Hoje muita coisa mudou. Além de todos serem
convidados para a festa da votação, há mais liberdade, facilidade e
acesso à informação. Nada disso, porém, garante uma boa escolha, se o
eleitor vende seu voto, escolhe só por simpatia, paixão ou interesse
pessoal, sem pensar no bem do povo. Falamos mal dos políticos, mas quem
dá poder a eles? Nem o dinheiro que corrompe, nem a promessa que engana devem engolir a vontade popular.
Não tenho ilusões sobre democracia humana perfeita, que
nunca existiu, nem há de existir. Mas ainda que imperfeita, é nela que
se depositam os sonhos de um governo em que o soberano deve ser o povo, a
lei deve ser igual para todos, e o voto universal, direto, secreto e
igualitário é uma espécie de senha que dá direito a todo e qualquer
cidadão eleitor entrar em pé de igualdade no banquete eleitoral.
Por isso, apesar das desilusões com a politicagem, decepções
com alguns políticos e aparente falta de boas opções de escolha, esta
deve ser feita pelo voto consciente, livre de qualquer dominação. Depois
é preciso vigiar a atuação daqueles a quem damos o poder, exigir que
prestem conta dos compromissos assumidos, sem deixar de orar a Deus pelo
povo e por seus condutores, como ordena a
Sagrada Escritura.
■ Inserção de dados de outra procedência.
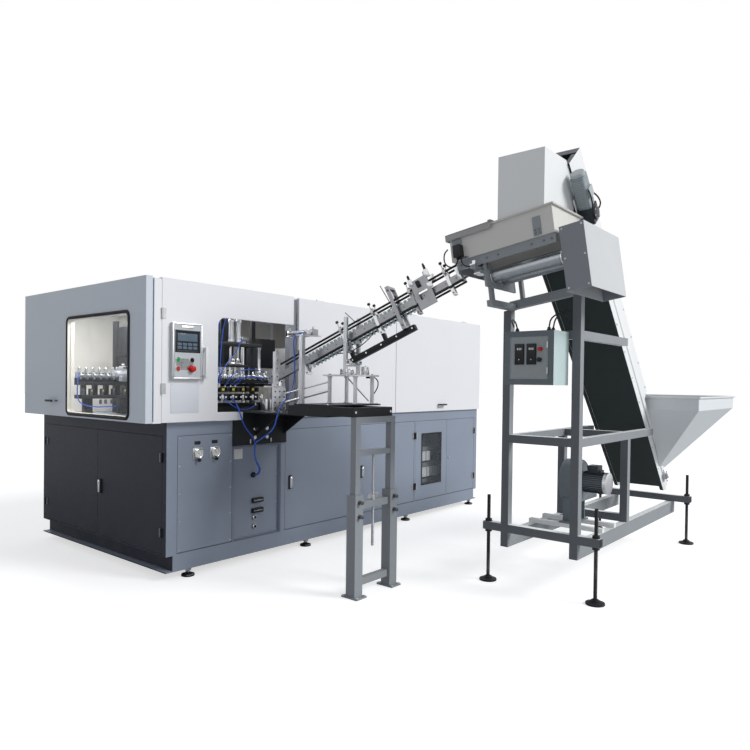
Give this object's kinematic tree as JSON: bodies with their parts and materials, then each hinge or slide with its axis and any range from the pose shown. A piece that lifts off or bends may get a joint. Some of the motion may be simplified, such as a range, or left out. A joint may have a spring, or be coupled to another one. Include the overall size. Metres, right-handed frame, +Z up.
{
  "type": "blow moulding machine",
  "caption": "Linear stretch blow moulding machine: long cabinet with a glazed hood, preform feeder with hopper, elevator, roller trough and sloping infeed rail.",
  "frame": {"origin": "centre of the front left levelling foot, on the floor", "axes": "+X along the cabinet's front to the right, +Y from the front to the back, +Z up"},
  "size_m": [4.515, 4.494, 2.9022],
  "materials": {
    "cabinet_grey": "satin powder coat, slate grey",
    "hood_grey": "satin powder coat, very light grey",
    "black_metal": "satin black paint",
    "feeder_grey": "satin paint, light grey",
    "motor_grey": "semi-gloss paint",
    "steel": "brushed",
    "aluminium": "satin anodised",
    "rubber_belt": "matt",
    "black_plastic": "matt",
    "red_plastic": "glossy",
    "green_plastic": "glossy",
    "preform_clear": "clear moulded plastic, slightly milky",
    "hose_blue": "glossy pneumatic tube"
  },
  "bodies": {
    "machine": {"plinth": "black_metal", "cabinet_frame": "cabinet_grey", "cabinet_panels": "cabinet_grey", "front_fittings": "steel", "switchgear": "motor_grey", "hood_shell": "hood_grey", "clamp_frame": "steel", "heating_line": "steel", "infeed_bridge": "black_metal", "infeed_table": "aluminium", "infeed_rail": "steel", "preforms": "preform_clear", "supply_hose": "hose_blue", "infeed_hose": "hose_blue", "sensor_cable": "black_plastic", "stand_outer_frame": "black_metal", "feeder_frame": "feeder_grey", "feeder_feet": "black_metal", "trough": "feeder_grey", "trough_carriage": "feeder_grey", "gear_housing": "feeder_grey", "chute_hood": "feeder_grey", "elevator_frame": "feeder_grey", "elevator_belt": "rubber_belt", "hopper": "feeder_grey", "blower": "motor_grey", "feeder_box": "feeder_grey"},
    "end_door_front_body": {"end_door_front": "cabinet_grey"},
    "end_door_handle_body": {"end_door_handle": "black_plastic"},
    "end_door_rear_body": {"end_door_rear": "cabinet_grey"},
    "air_door_body": {"air_door": "cabinet_grey"},
    "air_door_handle_body": {"air_door_handle": "black_plastic"},
    "valve_door_body": {"valve_door": "cabinet_grey"},
    "valve_door_handle_body": {"valve_door_handle": "black_plastic"},
    "switchgear_door_left_body": {"switchgear_door_left": "cabinet_grey"},
    "switchgear_door_right_body": {"switchgear_door_right": "cabinet_grey"},
    "end_flap_body": {"end_flap": "hood_grey"},
    "control_door_body": {"control_door": "hood_grey", "operator_panel": "feeder_grey"},
    "start_button_body": {"start_button": "green_plastic"},
    "stop_button_body": {"stop_button": "red_plastic"},
    "mode_selector_body": {"mode_selector": "black_plastic"},
    "emergency_stop_body": {"emergency_stop": "red_plastic"},
    "middle_flap_body": {"middle_flap": "hood_grey"},
    "right_flap_body": {"right_flap": "hood_grey"},
    "platen_front_body": {"platen_front": "aluminium"},
    "platen_rear_body": {"platen_rear": "aluminium"},
    "stretch_head_body": {"stretch_head": "steel"},
    "gripper_beam_body": {"gripper_beam": "aluminium"},
    "stop_plunger_body": {"stop_plunger": "steel"},
    "stand_inner_frame_body": {"stand_inner_frame": "steel"},
    "stand_wing_nut_body": {"stand_wing_nut": "aluminium"},
    "roller_left_body": {"roller_left": "steel"},
    "roller_right_body": {"roller_right": "steel"},
    "head_pulley_body": {"head_pulley": "steel"},
    "tail_pulley_body": {"tail_pulley": "steel"},
    "blower_impeller_body": {"blower_impeller": "steel"},
    "feeder_box_door_body": {"feeder_box_door": "feeder_grey"},
    "box_button_body": {"box_button": "red_plastic"},
    "box_knob_body": {"box_knob": "black_plastic"}
  },
  "joints": [
    {"name": "end_door_front_hinge", "type": "hinge", "parent": "machine", "child": "end_door_front_body", "pos_m": [-0.2073, 0.0115, 0.6], "axis": [0, 0, 1], "range_deg": [0, 90]},
    {"name": "end_door_rear_hinge", "type": "hinge", "parent": "machine", "child": "end_door_rear_body", "pos_m": [-0.2073, 1.7985, 0.6], "axis": [0, 0, -1], "range_deg": [0, 90]},
    {"name": "end_door_handle_turn", "type": "hinge", "parent": "end_door_front_body", "child": "end_door_handle_body", "pos_m": [-0.2, 0.853, 0.578], "axis": [1, 0, 0], "range_deg": [0, 90]},
    {"name": "air_door_hinge", "type": "hinge", "parent": "machine", "child": "air_door_body", "pos_m": [1.6565, -0.0473, 0.6], "axis": [0, 0, 1], "range_deg": [0, 90]},
    {"name": "air_door_handle_turn", "type": "hinge", "parent": "air_door_body", "child": "air_door_handle_body", "pos_m": [0.912, -0.04, 0.578], "axis": [0, 1, 0], "range_deg": [0, 90]},
    {"name": "valve_door_hinge", "type": "hinge", "parent": "machine", "child": "valve_door_body", "pos_m": [2.5765, -0.0473, 0.6], "axis": [0, 0, 1], "range_deg": [0, 90]},
    {"name": "valve_door_handle_turn", "type": "hinge", "parent": "valve_door_body", "child": "valve_door_handle_body", "pos_m": [1.782, -0.04, 0.578], "axis": [0, 1, 0], "range_deg": [0, 90]},
    {"name": "switchgear_door_left_hinge", "type": "hinge", "parent": "machine", "child": "switchgear_door_left_body", "pos_m": [2.5975, -0.0473, 0.6], "axis": [0, 0, -1], "range_deg": [0, 90]},
    {"name": "switchgear_door_right_hinge", "type": "hinge", "parent": "machine", "child": "switchgear_door_right_body", "pos_m": [3.7075, -0.0473, 0.6], "axis": [0, 0, 1], "range_deg": [0, 90]},
    {"name": "control_door_hinge", "type": "hinge", "parent": "machine", "child": "control_door_body", "pos_m": [-0.2715, -0.0973, 1.5], "axis": [0, 0, -1], "range_deg": [0, 85]},
    {"name": "end_flap_hinge", "type": "hinge", "parent": "machine", "child": "end_flap_body", "pos_m": [-0.336, 0.86, 2.0573], "axis": [0, 1, 0], "range_deg": [0, 80]},
    {"name": "middle_flap_hinge", "type": "hinge", "parent": "machine", "child": "middle_flap_body", "pos_m": [1.6, -0.035, 2.0573], "axis": [-1, 0, 0], "range_deg": [0, 80]},
    {"name": "right_flap_hinge", "type": "hinge", "parent": "machine", "child": "right_flap_body", "pos_m": [3, -0.035, 2.0573], "axis": [-1, 0, 0], "range_deg": [0, 80]},
    {"name": "start_button_press", "type": "slide", "parent": "control_door_body", "child": "start_button_body", "axis": [0, 1, 0], "range_m": [0, 0.004], "stiffness_N_per_m": 500},
    {"name": "stop_button_press", "type": "slide", "parent": "control_door_body", "child": "stop_button_body", "axis": [0, 1, 0], "range_m": [0, 0.004], "stiffness_N_per_m": 500},
    {"name": "emergency_stop_press", "type": "slide", "parent": "control_door_body", "child": "emergency_stop_body", "axis": [0, 1, 0], "range_m": [0, 0.004], "stiffness_N_per_m": 500},
    {"name": "mode_selector_turn", "type": "hinge", "parent": "control_door_body", "child": "mode_selector_body", "pos_m": [-0.064, -0.04, 1.509], "axis": [0, 1, 0], "range_deg": [-45, 45]},
    {"name": "platen_front_slide", "type": "slide", "parent": "machine", "child": "platen_front_body", "axis": [0, 1, 0], "range_m": [0, 0.0995]},
    {"name": "platen_rear_slide", "type": "slide", "parent": "machine", "child": "platen_rear_body", "axis": [0, -1, 0], "range_m": [0, 0.0995]},
    {"name": "stretch_head_slide", "type": "slide", "parent": "machine", "child": "stretch_head_body", "axis": [0, 0, -1], "range_m": [0, 0.12]},
    {"name": "gripper_beam_shift", "type": "slide", "parent": "machine", "child": "gripper_beam_body", "axis": [1, 0, 0], "range_m": [0, 0.304]},
    {"name": "stop_plunger_slide", "type": "slide", "parent": "machine", "child": "stop_plunger_body", "axis": [0, 1, 0], "range_m": [0, 0.04]},
    {"name": "stand_height", "type": "slide", "parent": "machine", "child": "stand_inner_frame_body", "axis": [0, 0, 1], "range_m": [-0.06, 0]},
    {"name": "stand_nut_turn", "type": "hinge", "parent": "machine", "child": "stand_wing_nut_body", "pos_m": [0.604, -1.187, 0.62], "axis": [0, 0, 1], "range_deg": [-5401, 0]},
    {"name": "roller_left_spin", "type": "hinge", "parent": "machine", "child": "roller_left_body", "pos_m": [1.014, -2.0678, 2.0957], "axis": [0, 0.989, -0.1478], "continuous": true},
    {"name": "roller_right_spin", "type": "hinge", "parent": "machine", "child": "roller_right_body", "pos_m": [1.126, -2.0678, 2.0957], "axis": [0, 0.989, -0.1478], "continuous": true},
    {"name": "head_pulley_spin", "type": "hinge", "parent": "machine", "child": "head_pulley_body", "pos_m": [1.3782, -2.025, 2.6984], "axis": [0, 1, 0], "continuous": true},
    {"name": "tail_pulley_spin", "type": "hinge", "parent": "machine", "child": "tail_pulley_body", "pos_m": [3.2926, -2.025, 0.5871], "axis": [0, 1, 0], "continuous": true},
    {"name": "blower_impeller_spin", "type": "hinge", "parent": "machine", "child": "blower_impeller_body", "pos_m": [1.85, -2.08, 0.685], "axis": [0, 1, 0], "continuous": true},
    {"name": "feeder_box_door_hinge", "type": "hinge", "parent": "machine", "child": "feeder_box_door_body", "pos_m": [1.0797, -2.1796, 1.55], "axis": [0, 0, 1], "range_deg": [0, 90]},
    {"name": "box_button_press", "type": "slide", "parent": "feeder_box_door_body", "child": "box_button_body", "axis": [1, 0, 0], "range_m": [0, 0.004], "stiffness_N_per_m": 500},
    {"name": "box_knob_turn", "type": "hinge", "parent": "feeder_box_door_body", "child": "box_knob_body", "pos_m": [1.085, -2.1252, 1.5282], "axis": [1, 0, 0], "range_deg": [-45, 45]}
  ],
  "couplings": [
    {"joint": "platen_rear_slide", "follows": "platen_front_slide", "ratio": 1},
    {"joint": "stand_nut_turn", "follows": "stand_height", "rad_per_m": 1570.8},
    {"joint": "roller_right_spin", "follows": "roller_left_spin", "ratio": -1},
    {"joint": "tail_pulley_spin", "follows": "head_pulley_spin", "ratio": 1}
  ]
}
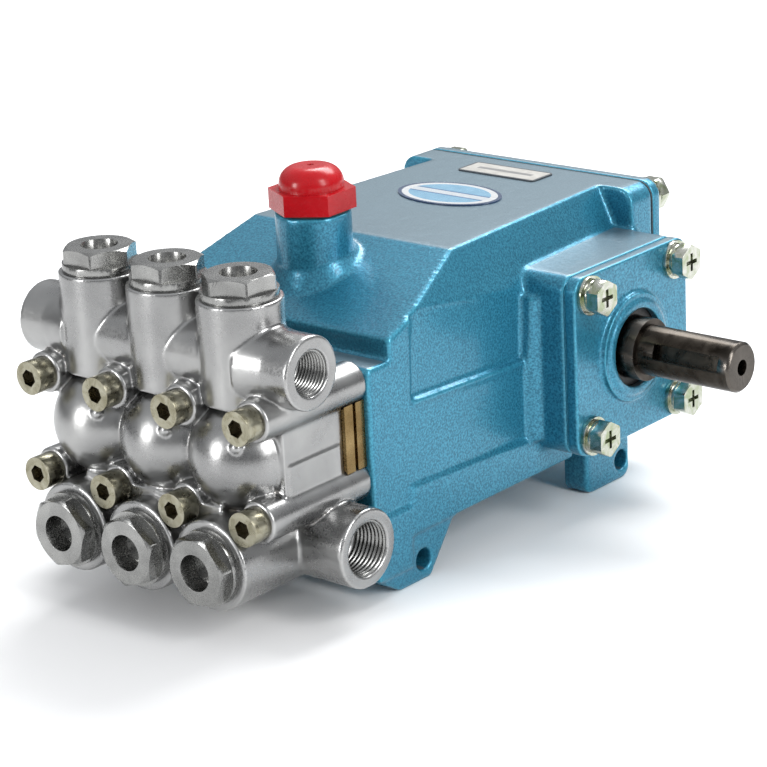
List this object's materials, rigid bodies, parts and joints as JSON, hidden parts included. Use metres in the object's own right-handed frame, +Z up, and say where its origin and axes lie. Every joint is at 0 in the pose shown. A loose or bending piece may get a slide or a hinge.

Afinal, se
no preâmbulo da Carta Magna, os representantes do povo, para instituir
um estado democrático, fundado nos valores supremos de uma sociedade
fraterna, suplicam a proteção divina para promulgarem a Constituição, é
somente Deus que, em seu amor verdadeiramente democrático, faz nascer o
sol para todos, bons e maus, e faz cair a chuva sobre justos e injustos.